[Directions for this task]:
Locate the line containing "Recreate this object" in the data below. Reproduce it and every following line up to the end, exactly as given.

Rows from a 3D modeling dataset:
# # # #

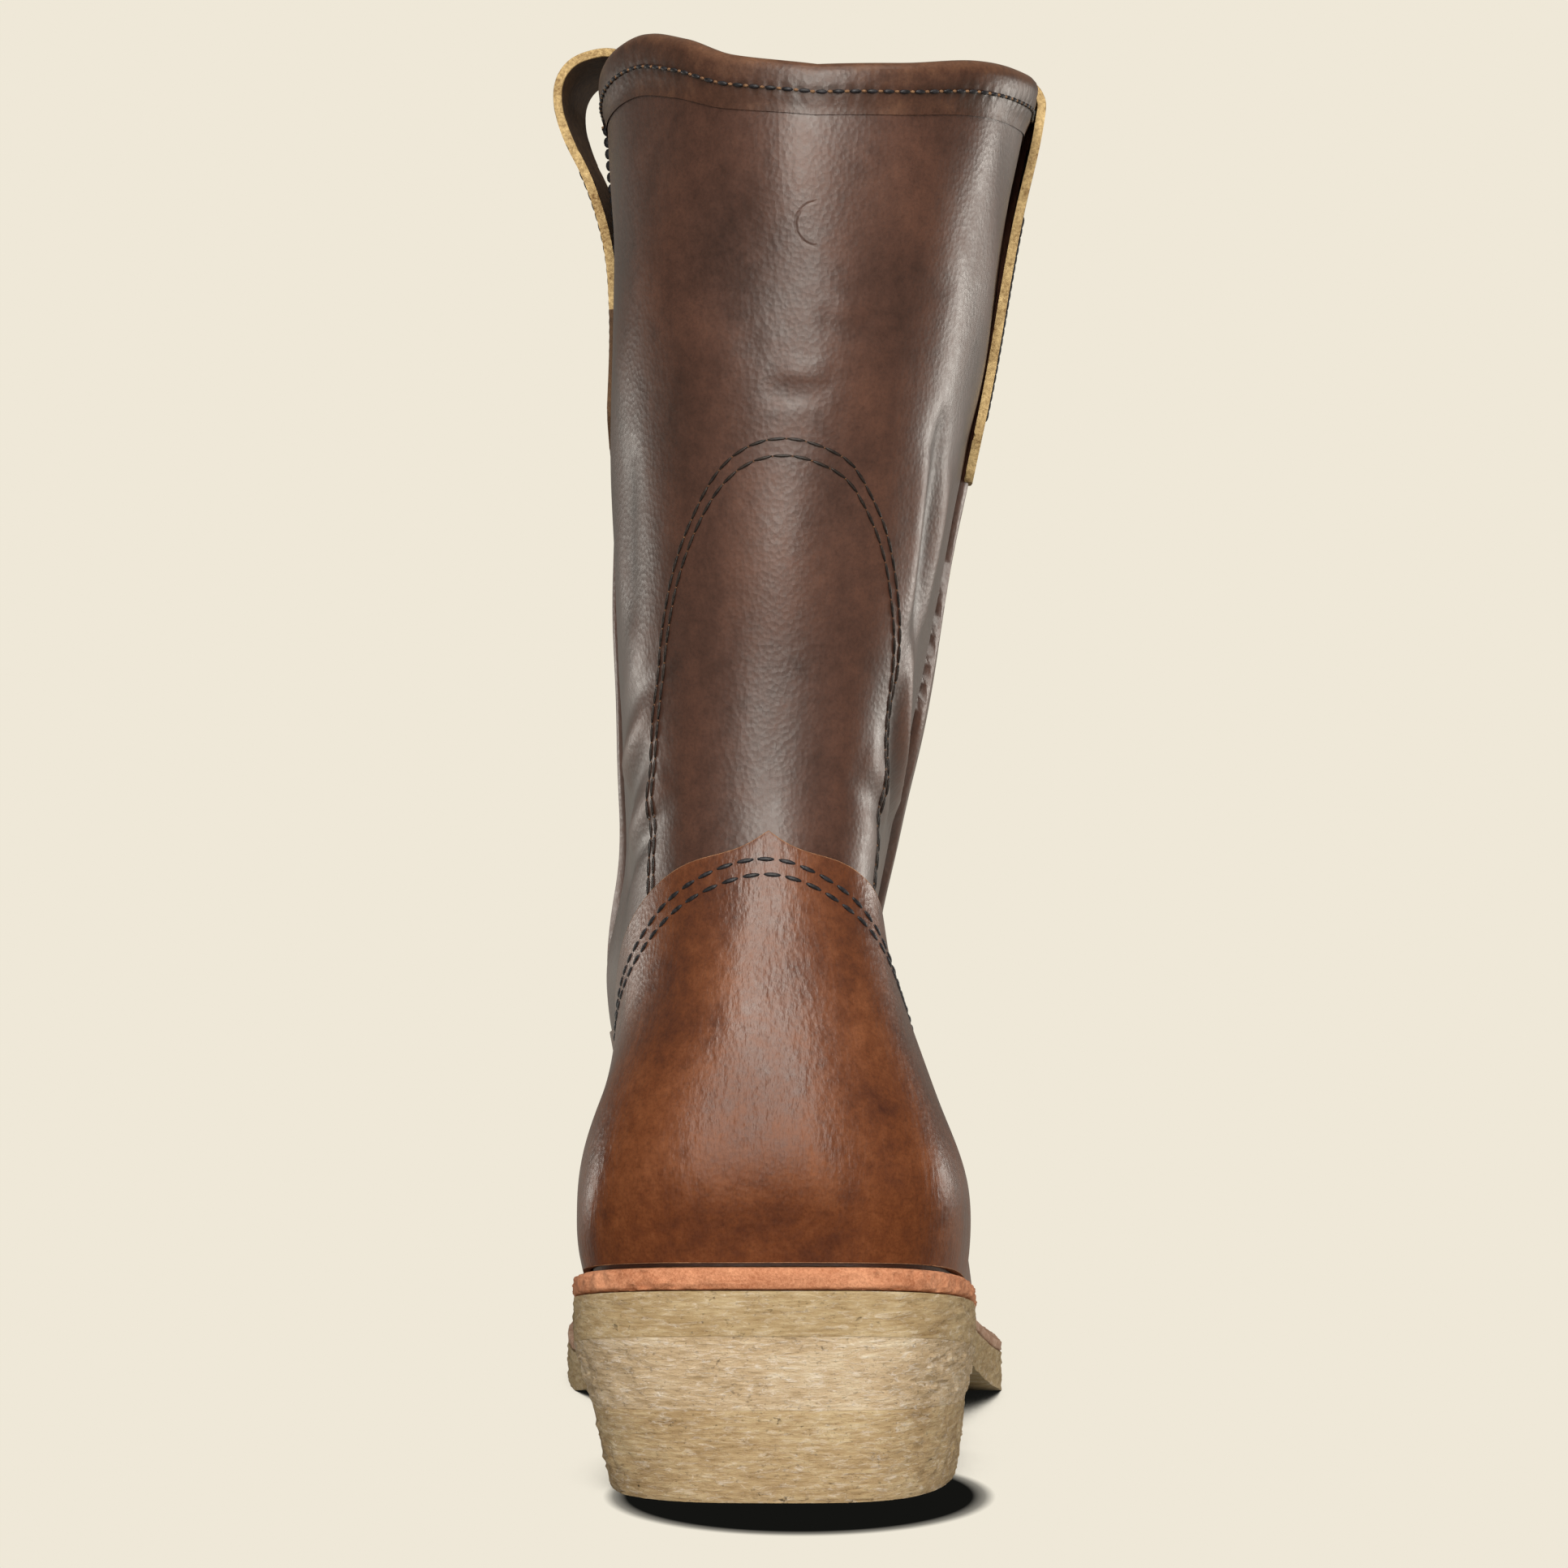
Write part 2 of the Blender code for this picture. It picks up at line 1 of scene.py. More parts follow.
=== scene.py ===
"""Right pull-on work boot on a pale studio floor, seen from straight behind its heel.

Every surface follows one last: an angle runs round the boot from the heel centre (0 degrees)
over the inner side to the toe (180), and a row runs up its sections from the feather line (0)
to the rim of the shaft (13). Lengths are metres unless a name says millimetres.
"""

from __future__ import annotations

import logging
import math
from dataclasses import dataclass
from enum import Enum
from typing import Callable, Sequence

import bmesh
import bpy
import numpy as np
from mathutils import Matrix, Vector

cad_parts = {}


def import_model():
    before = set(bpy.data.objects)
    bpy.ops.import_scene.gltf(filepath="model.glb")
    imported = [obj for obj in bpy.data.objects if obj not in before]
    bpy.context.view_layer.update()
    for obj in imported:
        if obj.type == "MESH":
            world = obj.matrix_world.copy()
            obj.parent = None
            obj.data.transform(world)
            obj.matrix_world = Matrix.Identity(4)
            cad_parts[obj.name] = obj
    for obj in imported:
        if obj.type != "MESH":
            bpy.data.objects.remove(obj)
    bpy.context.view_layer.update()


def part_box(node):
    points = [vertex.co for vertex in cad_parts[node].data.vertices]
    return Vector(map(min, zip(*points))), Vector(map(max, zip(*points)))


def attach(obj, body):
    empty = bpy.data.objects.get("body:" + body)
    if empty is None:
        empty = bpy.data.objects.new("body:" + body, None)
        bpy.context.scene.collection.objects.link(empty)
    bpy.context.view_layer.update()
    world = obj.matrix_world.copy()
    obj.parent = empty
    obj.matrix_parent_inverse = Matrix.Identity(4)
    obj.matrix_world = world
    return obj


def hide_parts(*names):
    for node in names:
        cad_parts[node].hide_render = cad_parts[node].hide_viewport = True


Points = np.ndarray
Table = Sequence[Sequence[float]]
Place = Callable[[Points, Points], Points]
DeepPlace = Callable[[Points, Points, float], Points]
Curve = Callable[[Points], Points]

LOG = logging.getLogger("boot")
MM = 0.001
MERGE = 0.000002  # points closer than this are one
STEP = 0.001  # radians or rows, for slopes


class Slot(Enum):
    """Material slots of the record."""

    SHAFT = "shaft_leather"
    COUNTER = "counter_leather"
    STRAP = "strap_leather"
    RAND = "rand_leather"
    INSOLE = "insole_leather"
    CREPE = "crepe_rubber"


def spline_weights(knots: Points, at: Points) -> Points:
    """Weights of a natural cubic spline.

    Args:
        knots: Places of the known values, rising.
        at: Places where the curve is wanted.

    Returns:
        One row of weights per place, so that weights @ values runs through the knots.
    """
    knots = np.asarray(knots, float)
    count = len(knots)
    step = np.diff(knots)
    system = np.zeros((count, count))
    load = np.zeros((count, count))
    system[0, 0] = system[-1, -1] = 1.0
    for i in range(1, count - 1):
        system[i, i - 1 : i + 2] = step[i - 1], 2 * (step[i - 1] + step[i]), step[i]
        load[i, i - 1 : i + 2] = 6 / step[i - 1], -6 / step[i - 1] - 6 / step[i], 6 / step[i]
    bend = np.linalg.solve(system, load)
    at = np.asarray(at, float)
    cell = np.clip(np.searchsorted(knots, at) - 1, 0, count - 2)
    left = (knots[cell + 1] - at) / step[cell]
    eye = np.eye(count)
    left = left[:, None]
    right = 1 - left
    straight = left * eye[cell] + right * eye[cell + 1]
    curve = (left**3 - left) * bend[cell] + (right**3 - right) * bend[cell + 1]
    return straight + curve * (step[cell] ** 2)[:, None] / 6


def through(table: Table, at: Points) -> Points:
    """Curve without overshoot through a table.

    Args:
        table: Rows of place and value.
        at: Places where the value is wanted.

    Returns:
        The values.
    """
    x, y = np.array(table, float).T
    step, slope = np.diff(x), np.diff(y) / np.diff(x)
    tangent = np.zeros(len(x))
    tangent[0], tangent[-1] = slope[0], slope[-1]
    for i in range(1, len(x) - 1):
        if slope[i - 1] * slope[i] > 0:
            before, after = step[i] * 2 + step[i - 1], step[i] + step[i - 1] * 2
            tangent[i] = (before + after) / (before / slope[i - 1] + after / slope[i])
    at = np.clip(np.asarray(at, float), x[0], x[-1])
    cell = np.clip(np.searchsorted(x, at) - 1, 0, len(x) - 2)
    u = (at - x[cell]) / step[cell]
    return (
        y[cell] * (1 + 2 * u) * (1 - u) ** 2
        + tangent[cell] * step[cell] * u * (1 - u) ** 2
        + y[cell + 1] * u * u * (3 - 2 * u)
        + tangent[cell + 1] * step[cell] * u * u * (u - 1)
    )


def smooth(value: Points) -> Points:
    """Soft step from 0 at 0 to 1 at 1."""
    value = np.clip(value, 0, 1)
    return value * value * (3 - 2 * value)


def ripple(points: Points, size: float, seed: int, waves: int = 14) -> Points:
    """Soft random relief from a sum of plane waves.

    Args:
        points: Places in metres, one row each.
        size: Length of the longest wave.
        seed: Seed of the directions and phases.
        waves: How many waves are added.

    Returns:
        Values of about -1 to 1.
    """
    source = np.random.default_rng(seed)
    total = np.zeros(len(points))
    for _ in range(waves):
        way = source.normal(size=3)
        way /= np.linalg.norm(way)
        length = size * source.uniform(0.35, 1.0)
        total += np.sin(points @ way * (2 * math.pi / length) + source.uniform(0, 2 * math.pi))
    return total / math.sqrt(waves)


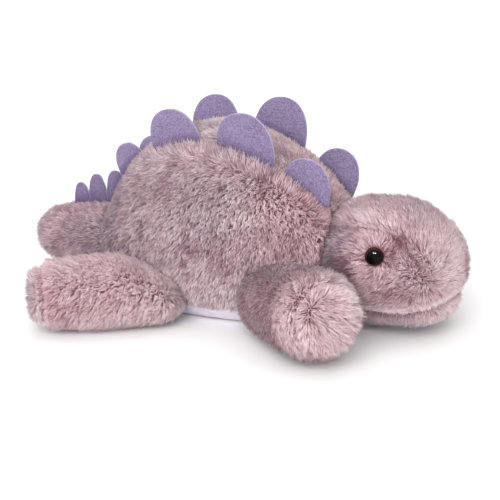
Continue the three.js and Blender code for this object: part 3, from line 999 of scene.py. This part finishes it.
lumpy(fill, 5)
finish_piece(fill, "head", ["head_stuffing"], "filling")

rng = np.random.default_rng(21)
p, n = HEAD_SKIN.grow(DENSITY * 1.12, rng, lambda m, nn: np.where(nn[:, 2] < -0.75, 0.6, 1.0) * (body_depth(m, 15.0) > 0))
gap = np.minimum(neighbours_gap(p, "head"), 99)
keep = gap > 0.5
eye_d = np.sqrt((p[:, 0] - EYE[0]) ** 2 + (p[:, 2] - EYE[2]) ** 2) + 99 * (np.abs(p[:, 1]) < 20)
keep &= eye_d > 5.3
p, n, gap, eye_d = p[keep], n[keep], gap[keep], eye_d[keep]
side = np.where(p[:, 1] < 0, -1.0, 1.0)
edge = head_edge(p)
top = (edge < 0) & (p[:, 2] > 50)
chin_m = over_lip(p) < 0
whorl = np.stack([np.full(len(p), 140.0), side * 29.5, np.full(len(p), 38.0)], 1)
from_whorl = p - whorl
w_d = np.linalg.norm(from_whorl, axis=1)
from_eye = np.stack([p[:, 0] - EYE[0], np.zeros(len(p)), p[:, 2] - EYE[2]], 1)
comb = unit(from_whorl) * 1.0
open_whorl = np.exp(-((w_d / 12.0) ** 2))
comb += np.array([-0.5, 0, 0.1])
e_w = np.exp(-((eye_d / 17.0) ** 2))[:, None]
comb = comb * (1 - e_w) + unit(from_eye) * e_w * 1.4
back = smooth((88 - p[:, 0]) / 12)[:, None]
comb = comb * (1 - back) + np.array([-0.5, 0, -0.8]) * back
comb = np.where(chin_m[:, None], np.array([-0.15, 0, -1.0]) + 0.5 * unit(p - np.array([110, 0, 20.0])), comb)
lip = np.exp(-((over_lip(p) - 3.2) / 2.8) ** 2) * (p[:, 0] > 92) * ~chin_m
comb = comb * (1 - lip[:, None]) + lip[:, None] * np.array([0.15, 0, -1.0])
length = 6.8 + 0.8 * top - 2.9 * lip - 2.0 * np.exp(-((eye_d - 4) / 3.5) ** 2)
length = np.where(chin_m, 5.6, length)
creased = np.exp(-((edge - 0.6) / 2.2) ** 2) * smooth((p[:, 2] - 46) / 6) * smooth((p[:, 0] - 72) / 10)
length = length * (1 - 0.45 * creased)
length = np.minimum(length, np.maximum(1.8, gap * 0.95))
mouth = np.exp(-((over_lip(p) + 1.2) / 1.8) ** 2) * (p[:, 0] > 90)
ridge = np.exp(-((edge + 3.5) / 2.0) ** 2) * (p[:, 2] > 48)
spec = speckle(p, 33)
front = smooth((p[:, 0] - 128) / 22)
crown = smooth((p[:, 2] - 66) / 12)
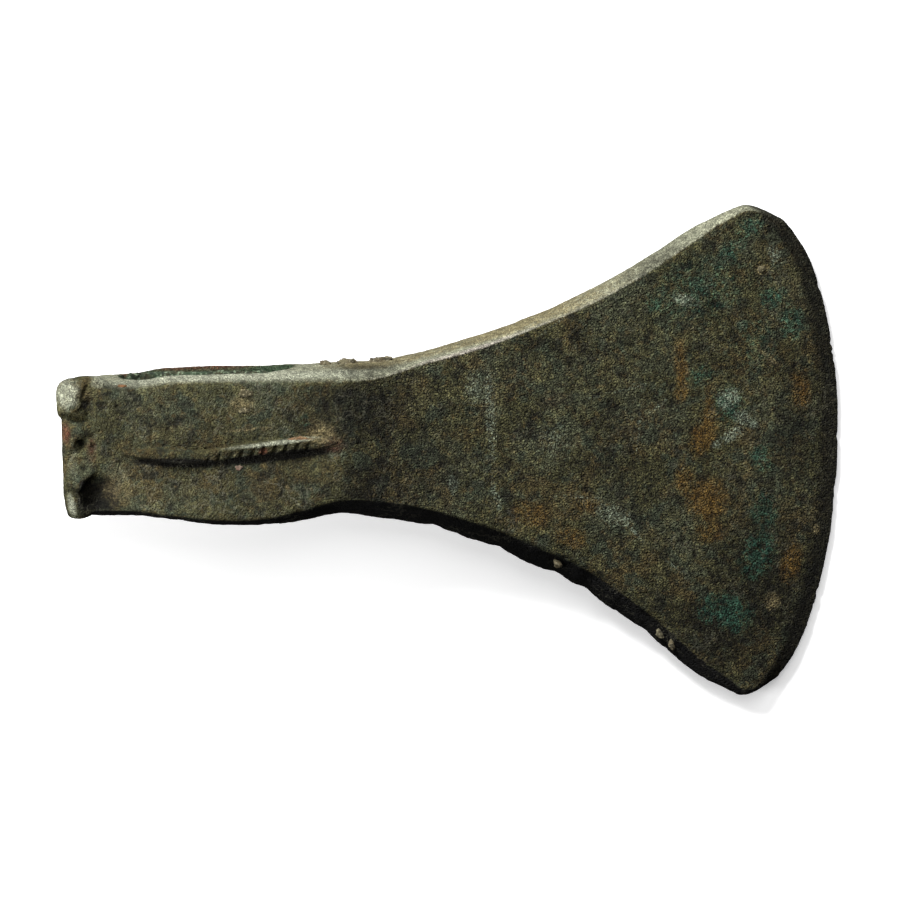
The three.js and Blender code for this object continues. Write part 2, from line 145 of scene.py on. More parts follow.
def close_tree(tree: bpy.types.NodeTree, geometry: bpy.types.NodeSocket) -> None:
    """Ends a geometry tree in Realize Instances, Set Material and its output.

    Args:
        tree: The geometry node tree.
        geometry: The geometry so far.
    """
    real = add_node(tree, "GeometryNodeRealizeInstances", None, {"Geometry": geometry})
    dressed = add_node(tree, "GeometryNodeSetMaterial", None, {"Geometry": real.outputs["Geometry"]})
    add_node(tree, "NodeGroupOutput", None, {"Geometry": dressed.outputs["Geometry"]})


def add_waves(tree: bpy.types.NodeTree, seed: bpy.types.NodeSocket, length: bpy.types.NodeSocket,
              height: bpy.types.NodeSocket, detail: float, roughness: float) -> bpy.types.NodeSocket:
    """Adds a noise that rises and falls about zero, for a relief.

    Args:
        tree: The geometry node tree.
        seed: Seed of the noise.
        length: Length of its waves.
        height: Height that they reach.
        detail: Count of its finer layers.
        roughness: Strength of its finer layers.

    Returns:
        The height at each point.
    """
    place = add_node(tree, "GeometryNodeInputPosition").outputs["Position"]
    scale = add_node(tree, "ShaderNodeMath", {"operation": "DIVIDE"}, {0: 1.0, 1: length})
    waves = add_node(tree, "ShaderNodeTexNoise", {"noise_dimensions": "4D"}, {
        "Vector": place, "W": seed, "Scale": scale.outputs["Value"], "Detail": detail, "Roughness": roughness,
    })
    # Noise lies about its mean of one half; four times that spans the height both ways
    centred = add_node(tree, "ShaderNodeMath", {"operation": "MULTIPLY_ADD"}, {
        0: waves.outputs["Fac"], 1: 4.0, 2: -2.0,
    })
    return add_node(tree, "ShaderNodeMath", {"operation": "MULTIPLY"}, {
        0: centred.outputs["Value"], 1: height,
    }).outputs["Value"]


def push_out(tree: bpy.types.NodeTree, geometry: bpy.types.NodeSocket,
             height: bpy.types.NodeSocket) -> bpy.types.NodeSocket:
    """Moves each point of a mesh along its normal.

    Args:
        tree: The geometry node tree.
        geometry: The mesh.
        height: How far each point moves.

    Returns:
        The moved mesh.
    """
    normal = add_node(tree, "GeometryNodeInputNormal").outputs["Normal"]
    offset = add_node(tree, "ShaderNodeVectorMath", {"operation": "SCALE"}, {
        "Vector": normal, "Scale": height,
    })
    return add_node(tree, "GeometryNodeSetPosition", None, {
        "Geometry": geometry, "Offset": offset.outputs["Vector"],
    }).outputs["Geometry"]


def new_material(name: str) -> tuple[bpy.types.Material, bpy.types.Node]:
    """Makes a material.

    Args:
        name: The material's name.

    Returns:
        The material and its principled shader.
    """
    material = bpy.data.materials.new(name)
    material.use_nodes = True
    return material, material.node_tree.nodes["Principled BSDF"]


def lay_over(tree: bpy.types.NodeTree, colour: bpy.types.NodeSocket | tuple, value: bpy.types.NodeSocket,
             span: tuple[float, float], code: str, cover: float) -> bpy.types.NodeSocket:
    """Lays a colour where a value rises, or falls, over a span.

    Args:
        tree: The material's tree.
        colour: The colour so far.
        value: The value that decides.
        span: Values at which the cover starts and is full; it may run downwards.
        code: The colour's hex value.
        cover: The full cover.

    Returns:
        The colour.
    """
    share = add_node(tree, "ShaderNodeMapRange", {"interpolation_type": "SMOOTHSTEP"}, {
        "Value": value, "From Min": span[0], "From Max": span[1], "To Max": cover,
    })
    return add_node(tree, "ShaderNodeMix", {"data_type": "RGBA"}, {
        0: share.outputs["Result"], 6: colour, 7: linear_colour(code),
    }).outputs[2]


def lay_clouds(tree: bpy.types.NodeTree, place: bpy.types.NodeSocket, body: str, layers: tuple[tuple, ...],
               detail: float, roughness: float) -> bpy.types.NodeSocket:
    """Lays clouds over a body colour, each a noise of its own size.

    Args:
        tree: The material's tree.
        place: Object coordinates.
        body: The body colour's hex value.
        layers: Rows of size in millimetres, span of the noise, hex value, full cover and seed.
        detail: Count of the noise's finer layers.
        roughness: Strength of its finer layers.

    Returns:
        The colour.
    """
    colour = linear_colour(body)
    for size, span, code, cover, seed in layers:
        cloud = add_node(tree, "ShaderNodeTexNoise", {"noise_dimensions": "4D"}, {
            "Vector": place, "W": seed, "Scale": 1 / (size * MM), "Detail": detail, "Roughness": roughness,
        })
        colour = lay_over(tree, colour, cloud.outputs["Fac"], span, code, cover)
    return colour


def make_object(name: str, points: np.ndarray, faces: list, edges: list | None = None) -> bpy.types.Object:
    """Makes a mesh object from points and faces, at the origin.

    Args:
        name: Name of the object and of its mesh.
        points: Points in metres, in the part's frame.
        faces: Faces as lists of point numbers.
        edges: Edges as pairs of point numbers, for a mesh with no faces.

    Returns:
        The object, linked to the scene.
    """
    mesh = bpy.data.meshes.new(name)
    mesh.from_pydata(points.tolist(), edges or [], faces)
    mesh.update()
    made = bpy.data.objects.new(name, mesh)
    bpy.context.scene.collection.objects.link(made)
    return made


def apply_modifiers(target: bpy.types.Object) -> bpy.types.Object:
    """Turns an object's evaluated shape into its own plain mesh and removes the modifiers.

    Args:
        target: The object whose modifiers are to be applied.

    Returns:
        The same object.
    """
    bpy.context.view_layer.update()
    evaluated = target.evaluated_get(bpy.context.evaluated_depsgraph_get())
    baked = bpy.data.meshes.new_from_object(evaluated, preserve_all_data_layers=True,
                                            depsgraph=bpy.context.evaluated_depsgraph_get())
    target.modifiers.clear()
    old = target.data
    target.data = baked
    baked.name = target.name
    bpy.data.meshes.remove(old)
    return target


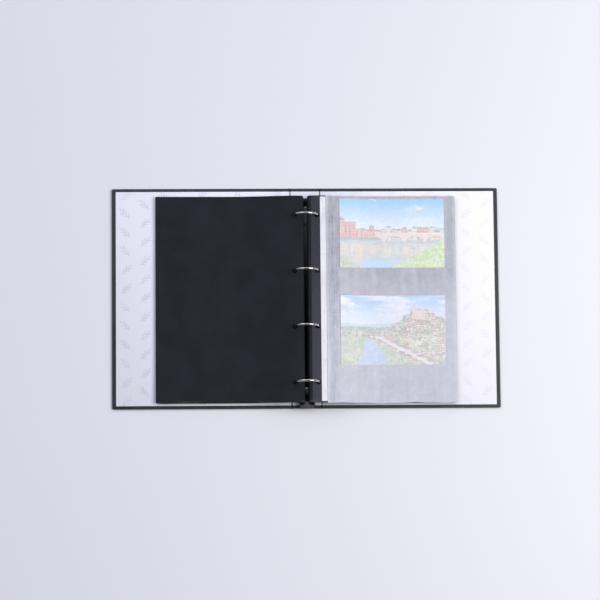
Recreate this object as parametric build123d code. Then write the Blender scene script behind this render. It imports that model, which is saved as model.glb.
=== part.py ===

# # # #

[Result of this task]:
Recreate this object as parametric build123d code. Then write the Blender scene script behind this render. It imports that model, which is saved as model.glb.
=== part.py ===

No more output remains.